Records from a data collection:
>>>

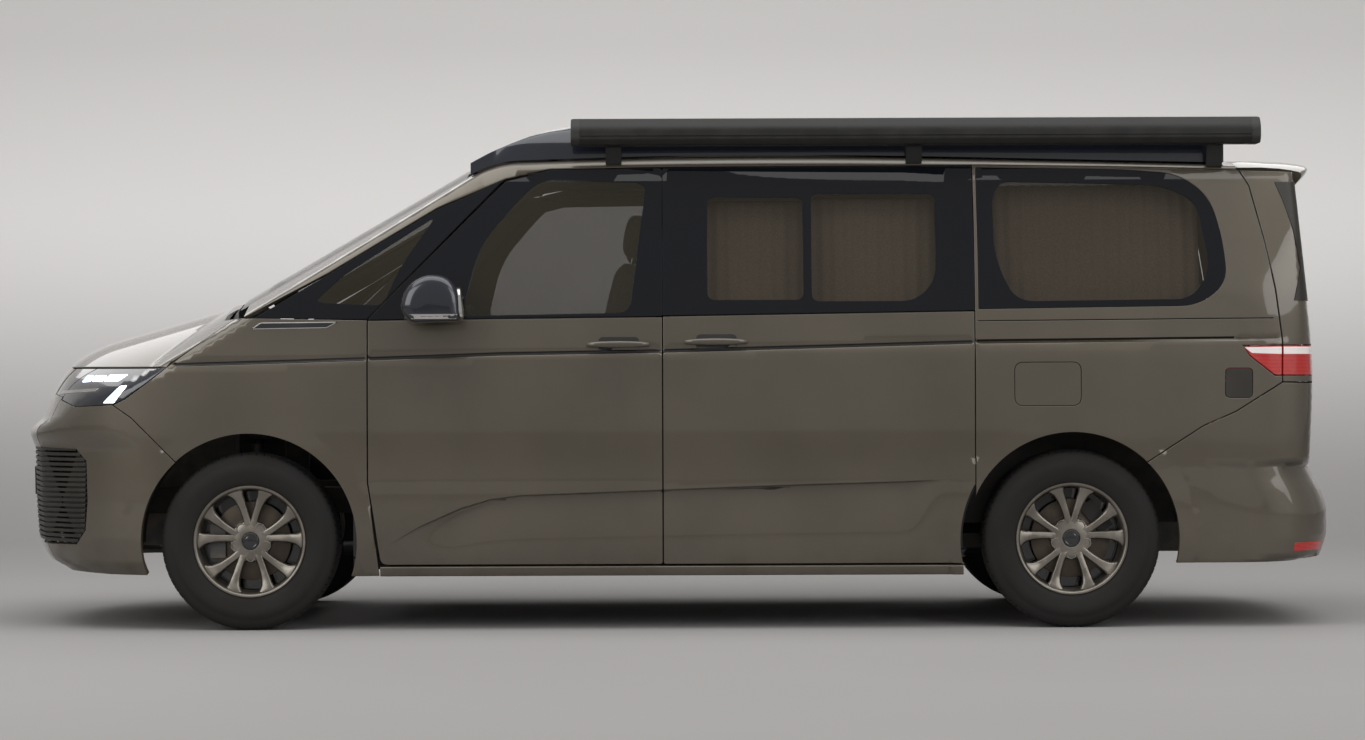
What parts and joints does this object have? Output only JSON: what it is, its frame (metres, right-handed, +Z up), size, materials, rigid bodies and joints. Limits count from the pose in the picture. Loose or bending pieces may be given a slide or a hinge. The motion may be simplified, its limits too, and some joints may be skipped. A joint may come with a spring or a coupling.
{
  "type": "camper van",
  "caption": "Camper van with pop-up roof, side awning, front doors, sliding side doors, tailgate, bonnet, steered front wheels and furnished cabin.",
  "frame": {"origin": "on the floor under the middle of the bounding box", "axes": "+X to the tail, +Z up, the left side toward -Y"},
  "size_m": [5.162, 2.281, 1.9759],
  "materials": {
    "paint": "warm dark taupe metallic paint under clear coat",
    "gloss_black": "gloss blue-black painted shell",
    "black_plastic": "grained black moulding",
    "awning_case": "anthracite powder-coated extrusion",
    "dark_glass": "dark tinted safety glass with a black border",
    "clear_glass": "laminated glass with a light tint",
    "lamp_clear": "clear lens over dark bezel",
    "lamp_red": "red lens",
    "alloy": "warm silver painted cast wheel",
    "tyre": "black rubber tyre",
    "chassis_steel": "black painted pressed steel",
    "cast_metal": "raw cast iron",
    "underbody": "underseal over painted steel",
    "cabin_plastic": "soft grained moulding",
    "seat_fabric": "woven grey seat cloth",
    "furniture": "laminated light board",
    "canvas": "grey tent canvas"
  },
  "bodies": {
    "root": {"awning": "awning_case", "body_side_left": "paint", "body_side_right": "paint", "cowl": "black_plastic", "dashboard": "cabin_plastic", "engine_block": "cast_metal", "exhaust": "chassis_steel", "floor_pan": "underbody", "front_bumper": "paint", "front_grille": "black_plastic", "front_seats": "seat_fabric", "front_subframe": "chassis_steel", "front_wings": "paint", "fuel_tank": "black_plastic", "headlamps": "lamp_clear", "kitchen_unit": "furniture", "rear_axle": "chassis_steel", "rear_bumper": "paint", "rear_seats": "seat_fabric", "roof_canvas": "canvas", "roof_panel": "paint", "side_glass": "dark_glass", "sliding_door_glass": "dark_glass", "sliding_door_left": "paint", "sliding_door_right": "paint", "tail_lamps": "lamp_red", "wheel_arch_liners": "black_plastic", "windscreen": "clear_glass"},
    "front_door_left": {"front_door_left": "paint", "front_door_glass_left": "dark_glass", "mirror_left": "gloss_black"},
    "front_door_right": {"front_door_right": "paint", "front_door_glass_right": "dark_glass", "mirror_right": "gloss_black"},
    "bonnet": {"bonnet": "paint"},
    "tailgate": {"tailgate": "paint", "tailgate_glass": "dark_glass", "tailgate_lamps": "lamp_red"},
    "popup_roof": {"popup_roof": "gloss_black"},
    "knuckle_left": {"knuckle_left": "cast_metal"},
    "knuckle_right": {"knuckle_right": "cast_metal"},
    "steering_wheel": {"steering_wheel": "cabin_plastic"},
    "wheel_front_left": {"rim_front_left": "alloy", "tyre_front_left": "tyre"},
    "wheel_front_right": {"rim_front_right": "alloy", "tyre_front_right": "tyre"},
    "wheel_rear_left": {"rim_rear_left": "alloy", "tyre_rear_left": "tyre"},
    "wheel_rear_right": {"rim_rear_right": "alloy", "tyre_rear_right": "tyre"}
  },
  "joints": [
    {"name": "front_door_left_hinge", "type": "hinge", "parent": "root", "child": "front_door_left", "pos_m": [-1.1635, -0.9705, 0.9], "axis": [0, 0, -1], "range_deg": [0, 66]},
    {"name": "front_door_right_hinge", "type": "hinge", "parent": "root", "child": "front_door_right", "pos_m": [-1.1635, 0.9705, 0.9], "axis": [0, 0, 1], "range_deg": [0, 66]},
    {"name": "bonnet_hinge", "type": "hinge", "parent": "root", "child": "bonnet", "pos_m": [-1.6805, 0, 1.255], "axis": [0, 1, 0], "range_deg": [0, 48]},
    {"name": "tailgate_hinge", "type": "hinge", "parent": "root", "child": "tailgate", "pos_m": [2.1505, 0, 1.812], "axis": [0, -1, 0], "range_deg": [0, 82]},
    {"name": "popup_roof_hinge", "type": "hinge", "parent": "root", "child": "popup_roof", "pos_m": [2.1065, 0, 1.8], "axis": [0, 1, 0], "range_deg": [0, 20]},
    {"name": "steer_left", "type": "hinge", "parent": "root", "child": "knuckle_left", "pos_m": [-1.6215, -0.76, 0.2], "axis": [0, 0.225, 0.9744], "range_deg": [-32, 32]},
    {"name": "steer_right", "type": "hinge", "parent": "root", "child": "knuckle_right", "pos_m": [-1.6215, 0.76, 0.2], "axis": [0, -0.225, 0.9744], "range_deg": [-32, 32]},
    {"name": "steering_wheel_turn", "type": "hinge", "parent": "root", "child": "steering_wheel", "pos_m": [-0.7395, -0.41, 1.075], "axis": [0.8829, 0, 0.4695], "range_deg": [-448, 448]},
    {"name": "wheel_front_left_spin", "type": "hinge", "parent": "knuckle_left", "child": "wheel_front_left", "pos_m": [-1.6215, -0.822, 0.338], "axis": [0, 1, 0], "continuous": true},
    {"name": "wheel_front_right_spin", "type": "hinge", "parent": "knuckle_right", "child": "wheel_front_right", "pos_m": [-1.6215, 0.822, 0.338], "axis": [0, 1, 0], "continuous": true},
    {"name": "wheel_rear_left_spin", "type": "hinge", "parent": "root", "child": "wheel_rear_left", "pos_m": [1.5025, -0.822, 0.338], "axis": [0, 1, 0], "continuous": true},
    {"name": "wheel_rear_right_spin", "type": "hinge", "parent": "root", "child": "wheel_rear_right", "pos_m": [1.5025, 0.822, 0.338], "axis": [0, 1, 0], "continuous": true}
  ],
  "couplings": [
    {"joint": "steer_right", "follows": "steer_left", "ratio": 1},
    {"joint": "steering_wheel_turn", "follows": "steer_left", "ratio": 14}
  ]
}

<<<
>>>

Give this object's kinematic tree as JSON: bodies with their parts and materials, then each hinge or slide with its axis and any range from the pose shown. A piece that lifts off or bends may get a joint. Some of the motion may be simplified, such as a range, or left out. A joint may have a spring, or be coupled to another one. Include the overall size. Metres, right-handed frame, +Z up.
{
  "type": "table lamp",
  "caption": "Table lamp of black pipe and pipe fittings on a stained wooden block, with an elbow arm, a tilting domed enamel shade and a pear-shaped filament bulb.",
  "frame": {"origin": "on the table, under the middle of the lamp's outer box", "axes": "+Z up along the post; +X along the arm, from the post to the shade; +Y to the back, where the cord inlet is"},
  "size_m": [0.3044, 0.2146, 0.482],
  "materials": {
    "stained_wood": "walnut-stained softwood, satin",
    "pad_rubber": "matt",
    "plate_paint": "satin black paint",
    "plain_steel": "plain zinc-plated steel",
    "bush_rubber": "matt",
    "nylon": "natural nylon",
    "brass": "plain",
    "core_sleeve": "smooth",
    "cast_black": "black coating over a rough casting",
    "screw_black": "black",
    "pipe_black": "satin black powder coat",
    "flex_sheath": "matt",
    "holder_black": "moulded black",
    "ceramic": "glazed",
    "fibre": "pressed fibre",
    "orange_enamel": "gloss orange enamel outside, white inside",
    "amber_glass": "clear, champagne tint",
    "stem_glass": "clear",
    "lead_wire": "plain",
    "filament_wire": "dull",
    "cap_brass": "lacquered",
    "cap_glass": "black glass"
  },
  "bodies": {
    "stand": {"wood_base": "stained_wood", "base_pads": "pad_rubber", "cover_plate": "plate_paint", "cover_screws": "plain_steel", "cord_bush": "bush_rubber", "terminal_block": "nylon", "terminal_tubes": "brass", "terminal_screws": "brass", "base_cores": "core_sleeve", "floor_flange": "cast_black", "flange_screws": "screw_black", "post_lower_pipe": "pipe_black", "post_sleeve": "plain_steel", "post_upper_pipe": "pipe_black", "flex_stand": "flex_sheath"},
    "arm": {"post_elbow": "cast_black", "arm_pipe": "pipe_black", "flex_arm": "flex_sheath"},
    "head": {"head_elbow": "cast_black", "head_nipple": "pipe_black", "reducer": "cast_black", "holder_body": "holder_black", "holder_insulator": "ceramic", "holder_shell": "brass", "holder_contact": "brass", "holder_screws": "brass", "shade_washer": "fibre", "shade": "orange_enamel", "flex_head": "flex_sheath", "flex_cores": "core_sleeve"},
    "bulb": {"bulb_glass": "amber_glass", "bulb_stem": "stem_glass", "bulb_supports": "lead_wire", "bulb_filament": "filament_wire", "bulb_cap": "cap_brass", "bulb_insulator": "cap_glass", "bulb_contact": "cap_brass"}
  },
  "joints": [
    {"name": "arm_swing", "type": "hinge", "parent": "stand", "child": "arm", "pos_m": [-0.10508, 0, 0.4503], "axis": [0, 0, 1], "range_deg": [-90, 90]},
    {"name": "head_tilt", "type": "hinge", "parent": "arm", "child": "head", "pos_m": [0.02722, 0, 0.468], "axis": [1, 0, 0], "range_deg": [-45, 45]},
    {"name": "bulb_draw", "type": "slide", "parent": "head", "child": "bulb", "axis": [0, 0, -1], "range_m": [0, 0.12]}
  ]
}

<<<

> [TO BE DONE]: Pick out and copy every line that contains the word "bodies".

> [RESPONSE FOR THIS EXERCISE]:
What parts and joints does this object have? Output only JSON: what it is, its frame (metres, right-handed, +Z up), size, materials, rigid bodies and joints. Limits count from the pose in the picture. Loose or bending pieces may be given a slide or a hinge. The motion may be simplified, its limits too, and some joints may be skipped. A joint may come with a spring or a coupling.
  "bodies": {
Give this object's kinematic tree as JSON: bodies with their parts and materials, then each hinge or slide with its axis and any range from the pose shown. A piece that lifts off or bends may get a joint. Some of the motion may be simplified, such as a range, or left out. A joint may have a spring, or be coupled to another one. Include the overall size. Metres, right-handed frame, +Z up.
  "bodies": {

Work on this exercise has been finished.